I met him twice. First, in 2008 at a hotel off Marylebone High Street in London, where a meeting became an unexpected audition for a central role in The Burial at Thebes, an opera based on Seamus Heaney’s adaptation of Sophocles’ Antigone. Walcott arrived on time; he filled the room with his insouciant gravitas. He took his seat and asked what I thought of the West Indies cricket team, and whether I had watched the last test series. I hadn’t. He then chose a passage from the libretto for me to recite. I did. “Read it again, louder again”, he said. I did, but perhaps unsurprisingly — I was a poet rather than an actor — I was not cast. Years later, in 2014, attending my first Bocas Literary Festival in Trinidad, we met again.
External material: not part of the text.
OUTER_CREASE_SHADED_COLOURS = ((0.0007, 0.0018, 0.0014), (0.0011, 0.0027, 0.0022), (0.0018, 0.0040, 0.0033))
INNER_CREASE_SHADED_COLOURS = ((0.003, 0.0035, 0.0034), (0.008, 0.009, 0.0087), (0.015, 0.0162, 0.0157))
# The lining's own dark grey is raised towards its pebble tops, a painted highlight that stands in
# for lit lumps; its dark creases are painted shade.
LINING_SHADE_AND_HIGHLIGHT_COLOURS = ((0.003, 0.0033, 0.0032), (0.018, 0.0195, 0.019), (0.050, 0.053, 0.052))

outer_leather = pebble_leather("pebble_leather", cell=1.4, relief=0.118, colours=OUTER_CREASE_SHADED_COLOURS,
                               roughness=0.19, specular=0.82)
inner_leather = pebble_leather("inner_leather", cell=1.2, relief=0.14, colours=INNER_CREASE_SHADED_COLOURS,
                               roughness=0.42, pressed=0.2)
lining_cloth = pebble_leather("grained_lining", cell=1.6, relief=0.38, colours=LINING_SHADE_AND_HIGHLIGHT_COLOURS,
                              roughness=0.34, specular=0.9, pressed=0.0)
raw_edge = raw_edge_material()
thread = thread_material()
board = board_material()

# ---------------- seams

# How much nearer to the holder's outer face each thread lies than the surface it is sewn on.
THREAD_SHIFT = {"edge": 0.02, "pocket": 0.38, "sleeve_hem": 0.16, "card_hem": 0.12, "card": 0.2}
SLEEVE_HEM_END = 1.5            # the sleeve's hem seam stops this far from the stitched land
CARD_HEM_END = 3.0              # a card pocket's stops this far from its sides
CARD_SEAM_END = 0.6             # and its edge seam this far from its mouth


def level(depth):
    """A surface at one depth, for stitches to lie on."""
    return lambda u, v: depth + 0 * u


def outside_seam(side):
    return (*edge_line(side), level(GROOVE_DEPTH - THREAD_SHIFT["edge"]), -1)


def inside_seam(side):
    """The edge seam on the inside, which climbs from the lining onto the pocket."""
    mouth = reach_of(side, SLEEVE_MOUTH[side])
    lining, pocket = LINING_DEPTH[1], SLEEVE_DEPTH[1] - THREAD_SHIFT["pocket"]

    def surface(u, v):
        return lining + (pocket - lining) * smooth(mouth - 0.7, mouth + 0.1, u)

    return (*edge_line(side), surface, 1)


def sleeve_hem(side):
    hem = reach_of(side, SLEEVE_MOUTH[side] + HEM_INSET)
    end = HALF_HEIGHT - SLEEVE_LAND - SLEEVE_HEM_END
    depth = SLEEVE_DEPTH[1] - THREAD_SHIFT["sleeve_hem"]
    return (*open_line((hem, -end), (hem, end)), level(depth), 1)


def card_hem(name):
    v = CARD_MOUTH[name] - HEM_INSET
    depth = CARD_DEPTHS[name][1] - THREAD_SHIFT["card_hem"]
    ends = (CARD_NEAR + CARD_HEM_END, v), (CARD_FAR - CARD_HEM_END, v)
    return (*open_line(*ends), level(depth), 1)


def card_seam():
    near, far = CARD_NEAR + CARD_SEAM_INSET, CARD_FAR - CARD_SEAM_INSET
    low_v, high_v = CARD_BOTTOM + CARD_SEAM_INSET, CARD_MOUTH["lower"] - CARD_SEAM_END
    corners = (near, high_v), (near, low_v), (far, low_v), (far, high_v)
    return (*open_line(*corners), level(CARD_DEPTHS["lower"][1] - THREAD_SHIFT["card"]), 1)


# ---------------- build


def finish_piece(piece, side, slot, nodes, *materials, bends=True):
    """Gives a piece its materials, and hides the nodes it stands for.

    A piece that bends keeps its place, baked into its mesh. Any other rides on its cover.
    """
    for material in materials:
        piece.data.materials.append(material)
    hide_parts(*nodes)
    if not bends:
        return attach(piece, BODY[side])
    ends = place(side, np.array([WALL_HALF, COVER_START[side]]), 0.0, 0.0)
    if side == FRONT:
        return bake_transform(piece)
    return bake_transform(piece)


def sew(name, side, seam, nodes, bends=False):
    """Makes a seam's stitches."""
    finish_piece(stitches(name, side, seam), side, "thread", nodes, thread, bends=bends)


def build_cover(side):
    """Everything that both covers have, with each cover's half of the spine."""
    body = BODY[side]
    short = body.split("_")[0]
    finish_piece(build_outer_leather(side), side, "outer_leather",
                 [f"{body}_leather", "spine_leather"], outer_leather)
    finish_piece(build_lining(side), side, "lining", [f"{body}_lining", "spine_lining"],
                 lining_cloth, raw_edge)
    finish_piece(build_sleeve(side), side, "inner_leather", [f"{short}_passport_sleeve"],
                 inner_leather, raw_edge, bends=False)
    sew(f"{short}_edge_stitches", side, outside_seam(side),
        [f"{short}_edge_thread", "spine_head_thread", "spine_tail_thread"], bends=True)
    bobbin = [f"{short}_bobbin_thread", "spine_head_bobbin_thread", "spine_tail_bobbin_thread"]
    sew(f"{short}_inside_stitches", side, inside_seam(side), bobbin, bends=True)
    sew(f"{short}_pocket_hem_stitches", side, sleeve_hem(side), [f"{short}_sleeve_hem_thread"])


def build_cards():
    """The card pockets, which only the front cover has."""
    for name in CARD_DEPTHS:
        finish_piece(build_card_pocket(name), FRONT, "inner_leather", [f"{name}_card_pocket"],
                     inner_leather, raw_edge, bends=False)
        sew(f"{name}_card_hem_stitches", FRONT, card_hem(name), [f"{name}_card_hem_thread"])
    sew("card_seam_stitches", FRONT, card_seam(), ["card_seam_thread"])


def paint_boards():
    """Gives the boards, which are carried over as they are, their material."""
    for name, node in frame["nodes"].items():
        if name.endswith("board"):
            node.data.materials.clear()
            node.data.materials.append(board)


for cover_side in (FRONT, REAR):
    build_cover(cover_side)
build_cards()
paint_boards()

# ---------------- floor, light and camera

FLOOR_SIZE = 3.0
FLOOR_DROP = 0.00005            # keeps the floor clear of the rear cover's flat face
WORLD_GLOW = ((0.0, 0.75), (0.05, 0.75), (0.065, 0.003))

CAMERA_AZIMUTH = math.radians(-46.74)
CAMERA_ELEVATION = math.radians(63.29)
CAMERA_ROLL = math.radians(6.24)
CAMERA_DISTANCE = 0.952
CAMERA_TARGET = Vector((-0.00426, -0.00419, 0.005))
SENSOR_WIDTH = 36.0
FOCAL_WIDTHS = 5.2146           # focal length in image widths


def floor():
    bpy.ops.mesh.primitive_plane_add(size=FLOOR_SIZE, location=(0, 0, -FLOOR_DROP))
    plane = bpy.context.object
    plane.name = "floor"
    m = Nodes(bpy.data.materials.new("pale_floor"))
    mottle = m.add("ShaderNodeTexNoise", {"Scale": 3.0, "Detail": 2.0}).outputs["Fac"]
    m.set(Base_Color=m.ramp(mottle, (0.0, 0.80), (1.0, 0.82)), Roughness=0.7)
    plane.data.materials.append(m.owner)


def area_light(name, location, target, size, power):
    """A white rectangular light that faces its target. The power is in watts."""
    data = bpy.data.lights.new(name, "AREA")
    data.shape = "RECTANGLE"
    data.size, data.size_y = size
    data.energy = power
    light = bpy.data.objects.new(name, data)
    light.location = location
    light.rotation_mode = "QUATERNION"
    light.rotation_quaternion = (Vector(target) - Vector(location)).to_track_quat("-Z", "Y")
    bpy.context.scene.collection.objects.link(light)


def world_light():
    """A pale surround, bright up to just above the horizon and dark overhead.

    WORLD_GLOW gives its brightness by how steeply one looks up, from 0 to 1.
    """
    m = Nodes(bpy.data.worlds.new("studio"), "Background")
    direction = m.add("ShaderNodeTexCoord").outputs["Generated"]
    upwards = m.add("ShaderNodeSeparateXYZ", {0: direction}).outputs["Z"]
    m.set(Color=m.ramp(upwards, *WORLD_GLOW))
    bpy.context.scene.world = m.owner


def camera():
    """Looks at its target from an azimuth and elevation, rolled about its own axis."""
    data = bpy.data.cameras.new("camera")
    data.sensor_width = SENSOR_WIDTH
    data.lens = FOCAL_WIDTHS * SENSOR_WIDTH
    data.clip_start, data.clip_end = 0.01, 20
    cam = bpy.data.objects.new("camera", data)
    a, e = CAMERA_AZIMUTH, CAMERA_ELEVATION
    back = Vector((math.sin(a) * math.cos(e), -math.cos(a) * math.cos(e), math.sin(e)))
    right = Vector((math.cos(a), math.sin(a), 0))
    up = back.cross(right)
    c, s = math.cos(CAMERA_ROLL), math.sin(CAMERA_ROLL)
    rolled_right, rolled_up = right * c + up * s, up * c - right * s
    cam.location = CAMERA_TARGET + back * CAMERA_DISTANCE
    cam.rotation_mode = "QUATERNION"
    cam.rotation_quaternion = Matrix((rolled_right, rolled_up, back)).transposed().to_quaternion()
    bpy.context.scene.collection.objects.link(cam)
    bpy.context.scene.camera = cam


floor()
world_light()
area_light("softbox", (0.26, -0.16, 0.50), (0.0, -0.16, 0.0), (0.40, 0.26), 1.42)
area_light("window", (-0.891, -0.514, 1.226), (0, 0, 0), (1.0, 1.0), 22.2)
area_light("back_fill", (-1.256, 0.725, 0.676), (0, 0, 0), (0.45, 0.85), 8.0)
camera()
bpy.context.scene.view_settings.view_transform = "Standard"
He was frail, greeting us with a quiet smile from his wheelchair. And there was, in the softness of his gaze, a sigh not unlike a breathing out, not unlike the tide receding from the beach.
At this year’s Bocas Festival, his absence was as tangible as the heat was fierce in Port of Spain. Attending the screening of Walcott as Poet and Seer, a 2014 documentary which examines his literary legacy, I was reminded of why my close readings of Walcott during my first, homesick year in London made me long for Trinidad even more, and why I decided then to dedicate my own life to poetry. In an interview segment of the film Walcott spoke as a poet aware of his own transcendence. “The tone of every poem”, he says, “is a tone of lament for loss. Every poem is an elegy, because everything has a beginning and an ending” (Antoine-Dunne, 2014: n.p.).